What tools do you know to quantify the strength of the relationship between two random variables?: First is the covariance. The problem with covariance is that the covariance is not normalized. Therefore it is more conveniert to use the correlation, which is variance-normalized version of correlation.
Which statistical tests do you know? What can they do? (Differences between each of them): Chi-Squared Test, Kolmogorov-Smirnov Test and the Wilcoxon-Mann-Whitney test.
Chi-Squared Test can be used for categorical data. It determines whether two variables X1 and X2 are statistically dependent. We calculate the value Chi with the Chi-Distribution. This distribution has only one parameter - the degrees of freedom. If this value is greater than some threshold, then the variables are statistically dependent. But if this value is smaller than this threshold, we cannot say anything about the independce of variables.

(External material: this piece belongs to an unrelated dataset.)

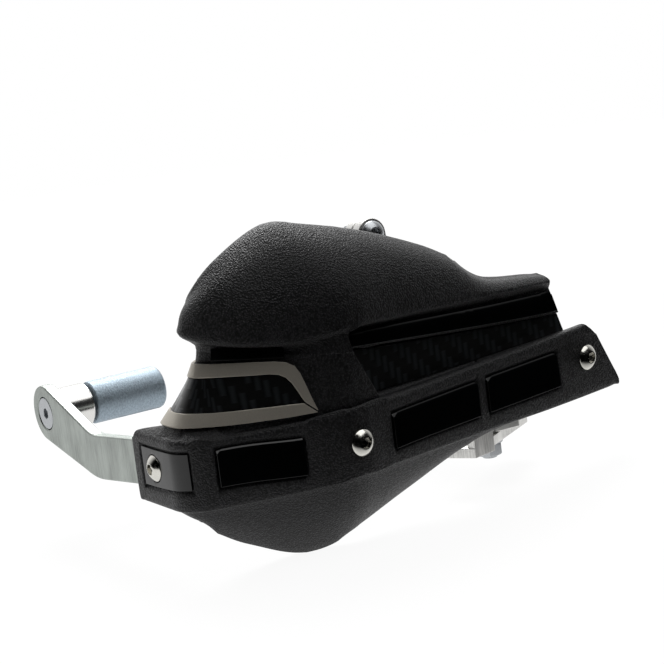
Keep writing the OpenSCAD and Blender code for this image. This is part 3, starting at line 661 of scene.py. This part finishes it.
class GUARD_OT_bar_end(bpy.types.Operator):
    """Spacer, expander sleeve and its wedge"""
    bl_idname = "guard.bar_end"
    bl_label = "Bar-end parts"

    def execute(self, context):
        machined("bar_end_spacer", turned_alloy())
        machined("expander_sleeve", zinc_grain())
        machined("expander_wedge", plated_steel())
        return {"FINISHED"}


class GUARD_OT_clamp(bpy.types.Operator):
    """Handlebar clamp"""
    bl_idname = "guard.clamp"
    bl_label = "Clamp"

    def execute(self, context):
        alloy = cast_alloy()
        for node in ("clamp_arm", "clamp_cap"):
            machined(node, alloy, sizes().cast_round)
        return {"FINISHED"}


class GUARD_OT_fasteners(bpy.types.Operator):
    """Screws, nuts and washer"""
    bl_idname = "guard.fasteners"
    bl_label = "Fasteners"

    def execute(self, context):
        stainless, plated = stainless_steel(), plated_steel()
        machined("shell_screws", stainless)
        machined("bar_end_bolt", plated)
        for node in ("shell_nuts", "bracket_bolt", "bracket_nut", "clamp_bolts", "clamp_nuts",
                     "slot_bolt", "slot_washer", "slot_nut"):
            machined(node, plated)
        return {"FINISHED"}


# Stage


def camera_axes(view):
    """The camera's right, up and back directions."""
    back = Vector((math.sin(view.azimuth) * math.cos(view.elevation),
                   -math.cos(view.azimuth) * math.cos(view.elevation),
                   math.sin(view.elevation)))
    right = Vector((math.cos(view.azimuth), math.sin(view.azimuth), 0))
    up = back.cross(right)
    turned_right = right * math.cos(view.roll) - up * math.sin(view.roll)
    turned_up = up * math.cos(view.roll) + right * math.sin(view.roll)
    return turned_right, turned_up, back


def soft_light(name, place, target, width, power):
    """A square soft box aimed at a point."""
    data = bpy.data.lights.new(name, "AREA")
    data.shape = "SQUARE"
    data.size = width
    data.energy = power
    obj = bpy.data.objects.new(name, data)
    obj.location = place
    obj.rotation_euler = (place - target).to_track_quat("Z", "Y").to_euler()
    bpy.context.scene.collection.objects.link(obj)


def background_rays(tree):
    """1 for rays that see the background: from the camera, or by way of metal or glass."""
    camera = add_node(tree, "LightPath", output="Is Camera Ray")
    path = camera.node.outputs
    seen = add_node(tree, "Math", {0: camera, 1: path["Is Glossy Ray"]})
    return add_node(tree, "Math", {0: seen, 1: path["Is Transmission Ray"]}, use_clamp=True)


def studio_world():
    """White studio: bright behind and above, dark on the camera's side."""
    world = bpy.data.worlds.new("studio")
    world.use_nodes = True
    tree = world.node_tree
    tree.nodes.clear()
    ray = add_node(tree, "TexCoord", output="Generated")
    toward = add_node(tree, "VectorMath", {0: ray, 1: BRIGHT_SIDE}, "Value",
                      operation="DOT_PRODUCT")
    room = add_node(tree, "MapRange", {"Value": toward, "From Min": BRIGHT_START,
                                       "From Max": BRIGHT_FULL})
    camera = add_node(tree, "LightPath", output="Is Camera Ray")
    level = add_node(tree, "Mix", {0: camera, 2: room, 3: 1.0})
    sky = add_node(tree, "Background", {"Color": rgba((1, 1, 1)), "Strength": level})
    add_node(tree, "OutputWorld", {"Surface": sky})
    bpy.context.scene.world = world


def floor_material(corner, middle):
    """Pale matt paper, seen as white with a faint shadow; in reflections and bounced light it is
    painted dark in front of the object, as painted shade, and glows white behind it.
    """
    material, tree = new_material("pale_paper")
    place = add_node(tree, "TexCoord", output="Object")
    offset = add_node(tree, "VectorMath", {0: place, 1: corner}, operation="SUBTRACT")
    behind = add_node(tree, "VectorMath", {0: offset, 1: AWAY}, "Value",
                      operation="DOT_PRODUCT")
    pale = add_node(tree, "MapRange", {"Value": behind, "From Min": PALE_START,
                                       "From Max": PALE_FULL})
    camera = add_node(tree, "LightPath", output="Is Camera Ray")
    level = add_node(tree, "Mix", {0: camera, 2: pale, 3: FLOOR_WHITE})
    # Painted shade: for all but camera rays the paper turns black in front of the object
    paper = add_node(tree, "BsdfDiffuse", {"Color": add_node(tree, "Mix", {
        0: level, 6: rgba((0, 0, 0)), 7: rgba(linear(PAPER))}, 2, data_type="RGBA")})
    white = add_node(tree, "Emission", {"Strength": level})
    distance = add_node(tree, "VectorMath", {0: place, 1: middle}, "Value",
                        operation="DISTANCE")
    share = add_node(tree, "Math", {0: background_rays(tree), 1: add_node(tree, "MapRange", {
        "Value": distance, "From Min": SHADOW_NEAR, "From Max": SHADOW_FAR,
        "To Min": SHADOW_SHARE, "To Max": 1.0})}, operation="MULTIPLY")
    add_node(tree, "OutputMaterial", {"Surface": add_node(tree, "MixShader", {
        0: share, 1: paper, 2: white})})
    return material


class GUARD_OT_stage(bpy.types.Operator):
    """Camera, lights, white studio and pale floor"""
    bl_idname = "guard.stage"
    bl_label = "Stage"

    def execute(self, context):
        view = context.scene.guard_view
        data = bpy.data.cameras.new("photo_camera")
        data.sensor_width = SENSOR
        data.lens = view.focal
        camera = bpy.data.objects.new("photo_camera", data)
        right, up, back = camera_axes(view)
        turn = Matrix((right, up, back)).transposed().to_4x4()
        camera.matrix_world = Matrix.Translation(view.place) @ turn
        context.scene.collection.objects.link(camera)
        context.scene.camera = camera

        low, high = (Vector(corner) for corner in CAD_BOX)
        middle = (low + high) / 2
        bm = bmesh.new()
        bmesh.ops.create_circle(bm, cap_ends=True, segments=FLOOR_SIDES, radius=FLOOR_RADIUS)
        bmesh.ops.translate(bm, verts=bm.verts, vec=(middle.x, middle.y, low.z - FLOOR_GAP))
        mesh = bpy.data.meshes.new("floor")
        bm.to_mesh(mesh)
        bm.free()
        mesh.materials.append(floor_material(low, (middle.x, middle.y, low.z)))
        floor = bpy.data.objects.new("floor", mesh)
        context.scene.collection.objects.link(floor)

        soft_light("key", middle + KEY_PLACE, middle, KEY_WIDTH, view.key_power)
        soft_light("fill", middle + FILL_PLACE, middle, FILL_WIDTH, view.fill_power)
        studio_world()
        context.scene.view_settings.view_transform = "Standard"
        return {"FINISHED"}


class GUARD_PT_panel(bpy.types.Panel):
    """Lists the guard's pieces and settings"""
    bl_idname = "GUARD_PT_panel"
    bl_label = "Hand guard"
    bl_space_type = "VIEW_3D"
    bl_region_type = "UI"
    bl_category = "Hand guard"

    def draw(self, context):
        for operator in OPERATORS:
            self.layout.operator(operator.bl_idname)
        for group in (context.scene.guard_colours, context.scene.guard_sizes,
                      context.scene.guard_view):
            box = self.layout.box()
            for name in group.__annotations__:
                box.prop(group, name)


GROUPS = {"guard_colours": GuardColours, "guard_sizes": GuardSizes, "guard_view": GuardView}
OPERATORS = (GUARD_OT_stage, GUARD_OT_shell, GUARD_OT_panels, GUARD_OT_trims,
             GUARD_OT_inserts, GUARD_OT_bar, GUARD_OT_bar_end, GUARD_OT_clamp,
             GUARD_OT_fasteners)


def register():
    for cls in (*GROUPS.values(), *OPERATORS, GUARD_PT_panel):
        bpy.utils.register_class(cls)
    for name, group in GROUPS.items():
        setattr(bpy.types.Scene, name, bpy.props.PointerProperty(type=group))


def unregister():
    for name in GROUPS:
        delattr(bpy.types.Scene, name)
    for cls in reversed((*GROUPS.values(), *OPERATORS, GUARD_PT_panel)):
        bpy.utils.unregister_class(cls)


def main():
    register()
    bpy.ops.guard.stage()
    bpy.ops.guard.shell()
    bpy.ops.guard.panels()
    bpy.ops.guard.trims()
    bpy.ops.guard.inserts()
    bpy.ops.guard.bar()
    bpy.ops.guard.bar_end()
    bpy.ops.guard.clamp()
    bpy.ops.guard.fasteners()


if __name__ == "__main__":
    main()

This test cant proof independence, only the dependence. Categorical data, hypothesis to reject - variables are statistically independent.
Kolmogorov-Smirnov Test can be used for numerical data. It checks the largest error between the given data and some expected distribution. If this error is greater than some threshold we can say with given confidence, that this sample is not generated with this distribution. Numerical data - continuous or discrete with many values. Hypothesis to reject: a given sample was drawn from a given distribution (in one-sample case) OR two given samples have the same distribution (in two-sample cases).
Wilcoxon Test can be used for data, that we can sort. Threfefore it can be applied for ordinal or numerical data. It checks, with which probability two datasets are generated by the same distribustion. Sort all datapoints, give them the ranks. Sum up the ranks, compare the sum. We have to sort the list of data, therefore somethning sortable, ordinal data or numerical data. Hypothesis to reject - variables are samples from one distribution.
What is data reduction?: Data volume is often too large. We would like to use some compacter representation, which contains the essential data from the dataset, that would give use the same analysis results. There are three main types of data reduction.
Numeroisity reduction: We can reduce the number of objects. Reducing the amount of used rows. For example, with some sampling or clustering technique.
Dimensionaly reduction: reduce the number of attributes. We can either select some subset of attributes and use only them, or transform the attributes in new synthetic attributes with some dimensionality reduction algorithms, like PCA.
Discretisation: reducte the number of values per attribute. Insted of have the super precise values with some floats that requere 8 bytes we can assign the simple enums or categories which require some bits. For example, insted of using floats for height we can use the categories small, medium and large. Or simply round it to some integer.
Explain how PCA works!: We want to reduce the given data vectors with k dimensions to some smaller amount of orthodonal vectors, that are called the principal components. This principal components will describe the data wits some controlled error rate, but with less amount of dimensions. We have to calculate the covariance matrix, perform the eigenvalue decomposition. Get all eigenvectors and the corresponding eigenvalues. The eigenvalues are like weights of this eigenvectors. Then sort the eigenvectors by eigenvalue decreasing. Get the first c eigenvectors and transfrom the data to a new data space. PCA attributes are difficult to interpret, it has high complexity.
We have to demean the data and divide it by standard deviation.
How can we discretize data? How can we find the best merge/split?: We want to reduce the number of values for some attribute by dividing the range of attributes into intervals and order some ordinal values to them. For example we can discretize the interval [0, 100] to [small, medium, large]. We can emprirically assign different ordinal values for different float ranges, or discretize data by the entrophy. Compute the entropy of current data set. The compute the entrophy of all possible splits. Choose the best split with the best difference between original entrophy and weighted sum of the partitions entrophy. This differense is called information gain. Recursively apply until same threshold, like amount of the sets.